Despite the 2005 changes in bankruptcy law, many consumers still think that if all else fails, they can simply file for bankruptcy. That isn't always the case now.
It seems as if there were simply too many people getting out of debt by filing bankruptcy. Many lenders and banks began to complain about the systematic abuse of bankruptcy by gamblers, compulsive shoppers and others.
So last October, the Bankruptcy Abuse Prevention and Consumer Protection Act of 2005 went into effect. There were some big changes for consumers contemplating bankruptcy. You need to be aware of these changes in deciding whether or not to file for bankruptcy.
If your income isn't below the median income for families the same size of yours in your state, you'll be required to go through a bankruptcy test to see if you qualify to file for debt forgiveness, also known as Chapter 7 bankruptcy. If the court sees that you have $100 or more a month in extra income that you could use towards your debt repayment after paying for your living expenses, you might have to file for Chapter 13, which requires repayment of some of your debts.
The IRS guidelines on housing and food allowances will be used in looking at your spending. Approximately $200 is allowed for food and less than $800 is allotted for housing and utilities. Those with serious medical conditions, active military and low-income veterans may be able to receive special treatment under the new income test.
If you've heard rumors about credit counseling being required, you've heard the truth. Part of the new law allows for education to prevent you from facing this situation again. You must take credit counseling courses within 180 days of filing for bankruptcy.

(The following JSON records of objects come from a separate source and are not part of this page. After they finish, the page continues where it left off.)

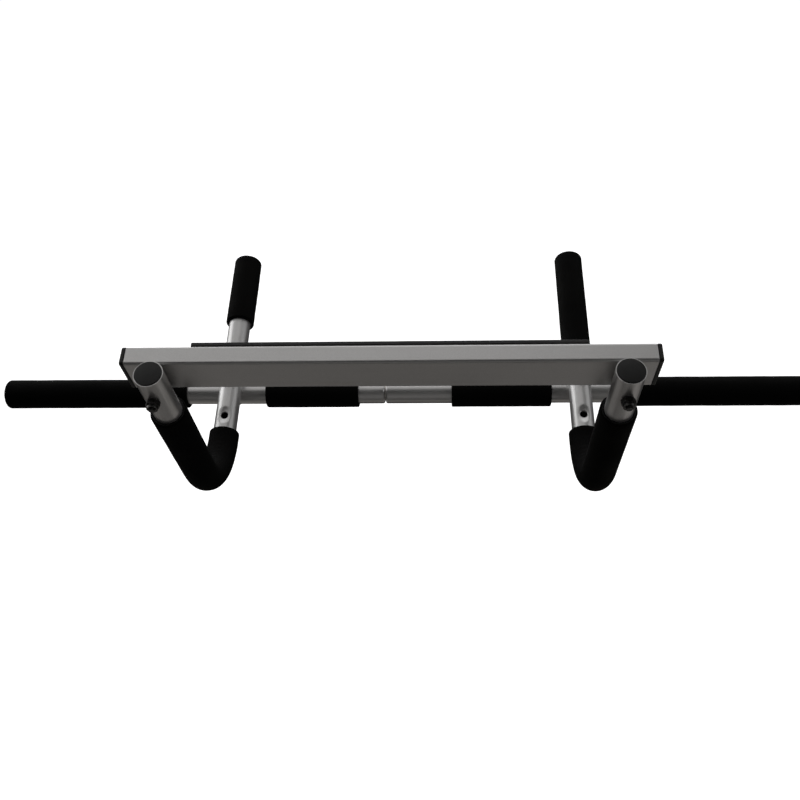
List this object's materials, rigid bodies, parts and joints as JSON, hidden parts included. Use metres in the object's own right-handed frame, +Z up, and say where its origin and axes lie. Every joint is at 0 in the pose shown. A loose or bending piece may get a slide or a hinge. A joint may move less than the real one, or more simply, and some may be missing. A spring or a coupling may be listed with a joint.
{
  "type": "doorway pull up bar",
  "caption": "Doorway pull-up bar: a crossbar rests on the door trim and bent arms carry a long grip bar and forward handles in foam sleeves.",
  "frame": {"origin": "middle of the crossbar's flat underside, which rests on top of the door trim", "axes": "+X along the crossbar and the long bar, +Y level from the crossbar through the doorway towards the person, +Z up in use"},
  "size_m": [0.9458, 0.347, 0.288],
  "materials": {
    "silver_paint": "satin",
    "black_foam": "matte",
    "pad_rubber": "matte",
    "foam_tape": "matte",
    "black_plastic": "satin",
    "black_steel": "satin",
    "zinc_steel": "satin",
    "nylon": "satin"
  },
  "bodies": {
    "root": {"arm_top_plug_left": "black_plastic", "arm_top_plug_right": "black_plastic", "arm_tube_left": "silver_paint", "arm_tube_right": "silver_paint", "bend_foam_left": "black_foam", "bend_foam_right": "black_foam", "centre_grip_left": "black_foam", "centre_grip_right": "black_foam", "crossbar_bolts": "black_steel", "crossbar_cap_left": "black_plastic", "crossbar_cap_right": "black_plastic", "crossbar_nut_rings": "nylon", "crossbar_nuts": "black_steel", "crossbar_tube": "silver_paint", "handle_end_plug_left": "black_plastic", "handle_end_plug_right": "black_plastic", "handle_foam_left": "black_foam", "handle_foam_right": "black_foam", "joint_socket": "zinc_steel", "joint_stud": "zinc_steel", "long_bar_bolts": "black_steel", "long_bar_end_foam_left": "black_foam", "long_bar_end_foam_right": "black_foam", "long_bar_end_plug_left": "black_plastic", "long_bar_end_plug_right": "black_plastic", "long_bar_nut_rings": "nylon", "long_bar_nuts": "black_steel", "long_bar_tube_left": "silver_paint", "long_bar_tube_right": "silver_paint", "wall_pad": "pad_rubber", "wall_pad_tape": "foam_tape"}
  },
  "joints": []
}
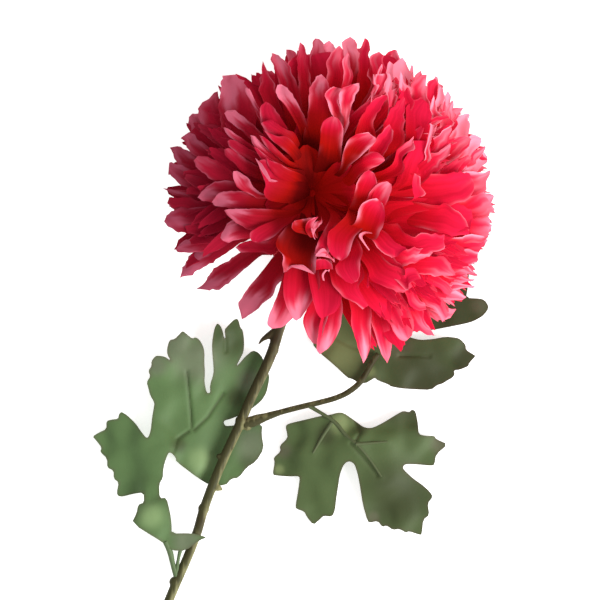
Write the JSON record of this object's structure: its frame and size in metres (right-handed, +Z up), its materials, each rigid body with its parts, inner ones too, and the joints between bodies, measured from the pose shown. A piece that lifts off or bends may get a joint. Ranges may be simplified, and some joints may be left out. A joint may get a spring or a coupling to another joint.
{
  "type": "disbud chrysanthemum",
  "caption": "Large red chrysanthemum bloom of layered petals on a cut stem, lying down face up, with a thin side branch and lobed green leaves.",
  "frame": {"origin": "on the surface that the flower lies on, under the middle of its bounding box", "axes": "+X to the right across the bloom's face, +Y from the cut end of the stem to the bloom, +Z up through the bloom's face"},
  "size_m": [0.1741, 0.3221, 0.1017],
  "materials": {
    "petals": "matt velvety petal",
    "stems": "satin stem skin",
    "leaves": "matt leaf blade"
  },
  "bodies": {
    "root": {"bloom": "petals", "calyx": "leaves", "stem": "stems", "side_branch": "stems", "leaf_left": "leaves", "leaf_lower_right": "leaves", "leaf_upper_right": "leaves", "leaf_behind_bloom": "leaves"}
  },
  "joints": []
}
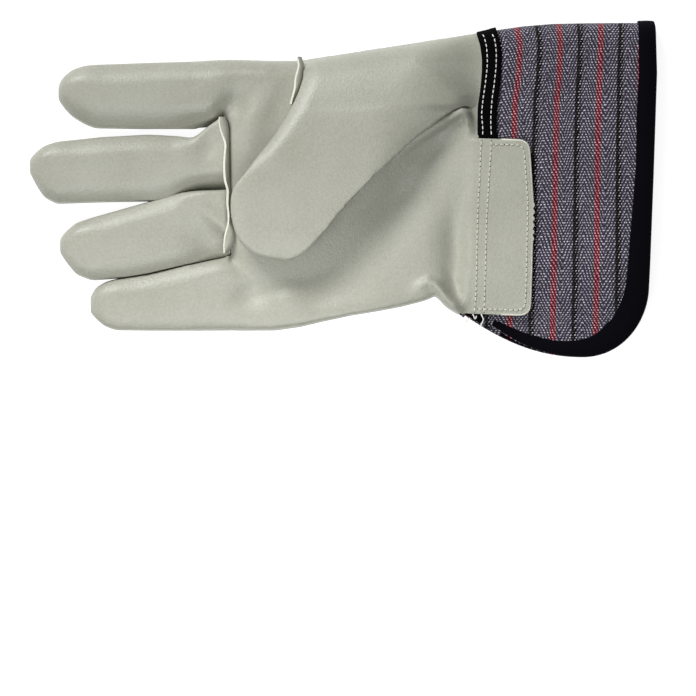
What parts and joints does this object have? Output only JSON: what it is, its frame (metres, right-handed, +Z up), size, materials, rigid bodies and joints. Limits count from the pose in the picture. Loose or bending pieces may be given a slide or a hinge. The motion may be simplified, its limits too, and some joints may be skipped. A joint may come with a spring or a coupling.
{
  "type": "work glove",
  "caption": "Leather-palm work glove lying palm up with its thumb folded over the palm and a striped fabric safety cuff bound in black.",
  "frame": {"origin": "middle of the glove's bounding box, on the surface that its back lies on", "axes": "+X from the fingertips to the cuff's hem, +Y to the thumb side, +Z up out of the palm"},
  "size_m": [0.2692, 0.1448, 0.029],
  "materials": {
    "leather": "smooth satin grain",
    "raw_leather_edge": "matt cut edge",
    "back_fabric": "striped herringbone weave",
    "striped_fabric": "stiff striped herringbone weave",
    "black_tape": "matt woven tape",
    "black_binding": "matt bias binding"
  },
  "bodies": {
    "root": {"palm_leather": "leather", "middle_finger_leather": "leather", "ring_finger_leather": "leather", "thumb_leather": "leather", "thumb_inner_leather": "leather", "back_fabric": "back_fabric", "index_fingertip": "leather", "middle_fingertip": "leather", "ring_fingertip": "leather", "little_fingertip": "leather", "finger_seam_welt": "raw_leather_edge", "thumb_seam_welt": "raw_leather_edge", "cuff_fabric": "striped_fabric", "wrist_tape": "black_tape", "hem_binding": "black_binding"}
  },
  "joints": []
}
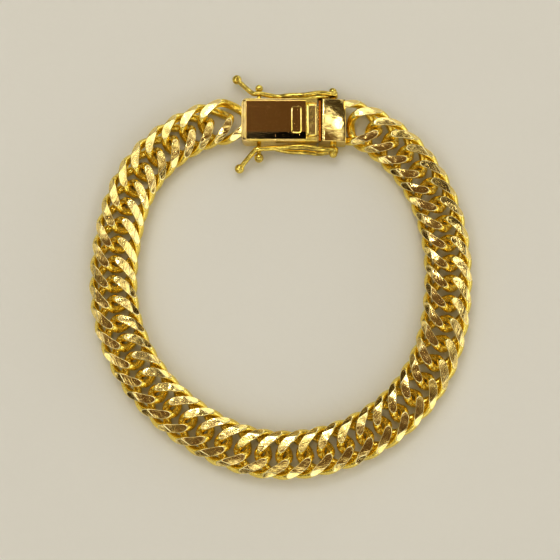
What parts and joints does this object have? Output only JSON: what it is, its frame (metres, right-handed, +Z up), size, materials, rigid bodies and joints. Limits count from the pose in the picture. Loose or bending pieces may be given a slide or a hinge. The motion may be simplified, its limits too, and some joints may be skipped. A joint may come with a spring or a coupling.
{
  "type": "cuban link bracelet",
  "caption": "Flat-lying double curb chain bracelet ground on six faces, closed by a box clasp with push tab and hinged safety latches.",
  "frame": {"origin": "middle of the closed bracelet's footprint, on the surface that it lies on", "axes": "+Z up off the surface, +X along the clasp from its box to its tongue, +Y from the middle of the ring out through the clasp"},
  "size_m": [0.0704, 0.0762, 0.004],
  "materials": {
    "link_gold": "polished, ground flats with fine wear",
    "clasp_gold": "mirror polished with hairline scratches",
    "latch_gold": "polished wire"
  },
  "bodies": {
    "bracelet": {"link_01": "link_gold", "link_02": "link_gold", "link_03": "link_gold", "link_04": "link_gold", "link_05": "link_gold", "link_06": "link_gold", "link_07": "link_gold", "link_08": "link_gold", "link_09": "link_gold", "link_10": "link_gold", "link_11": "link_gold", "link_12": "link_gold", "link_13": "link_gold", "link_14": "link_gold", "link_15": "link_gold", "link_16": "link_gold", "link_17": "link_gold", "link_18": "link_gold", "link_19": "link_gold", "link_20": "link_gold", "link_21": "link_gold", "link_22": "link_gold", "link_23": "link_gold", "link_24": "link_gold", "link_25": "link_gold", "link_26": "link_gold", "link_27": "link_gold", "link_28": "link_gold", "link_29": "link_gold", "link_30": "link_gold", "link_31": "link_gold", "link_32": "link_gold", "link_33": "link_gold", "link_34": "link_gold", "link_35": "link_gold", "link_36": "link_gold", "link_37": "link_gold", "link_38": "link_gold", "link_39": "link_gold", "link_40": "link_gold", "link_41": "link_gold", "link_42": "link_gold", "link_43": "link_gold", "link_44": "link_gold", "link_45": "link_gold", "link_46": "link_gold", "clasp_box": "clasp_gold", "tongue": "clasp_gold"},
    "outer_latch": {"latch_outer": "latch_gold"},
    "inner_latch": {"latch_inner": "latch_gold"}
  },
  "joints": [
    {"name": "outer_latch_hinge", "type": "hinge", "parent": "bracelet", "child": "outer_latch", "pos_m": [0.00985, 0.03398, 0.00198], "axis": [0, 1, 0], "range_deg": [0, 100]},
    {"name": "inner_latch_hinge", "type": "hinge", "parent": "bracelet", "child": "inner_latch", "pos_m": [0.00985, 0.02308, 0.00198], "axis": [0, 1, 0], "range_deg": [0, 100]}
  ]
}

You don't have to worry about your children. The law has made your child support payments a priority over your other debts. Part of your home equity may also be protected from creditors. If you bought your house three years and four months before filing for bankruptcy, the limit for your exemption is $125,000. This overrules the unlimited homestead exemptions found in some states.
There are also changes affecting businesses who file for bankruptcy. While it's never your first choice, sometimes filing for bankruptcy is the only choice. Know that these laws protect you as well as your creditors. You don't want to file for bankruptcy unless absolutely necessary. With these laws and the tests, you will see how you are really doing.
Make sure that you look at all of your options before considering bankruptcy. Talk to a well-qualified bankruptcy lawyer when considering your options. Don't go to one of the "$55 bankruptcy" ads for your finances. After all, you get what you pay for.
Bankruptcy has been a growing trend throughout the country over the last decade. Chances are, you know several people that have had to file for bankruptcy. Remember, it's designed for one thing -- to help people when they need help. There's nothing wrong with asking for help.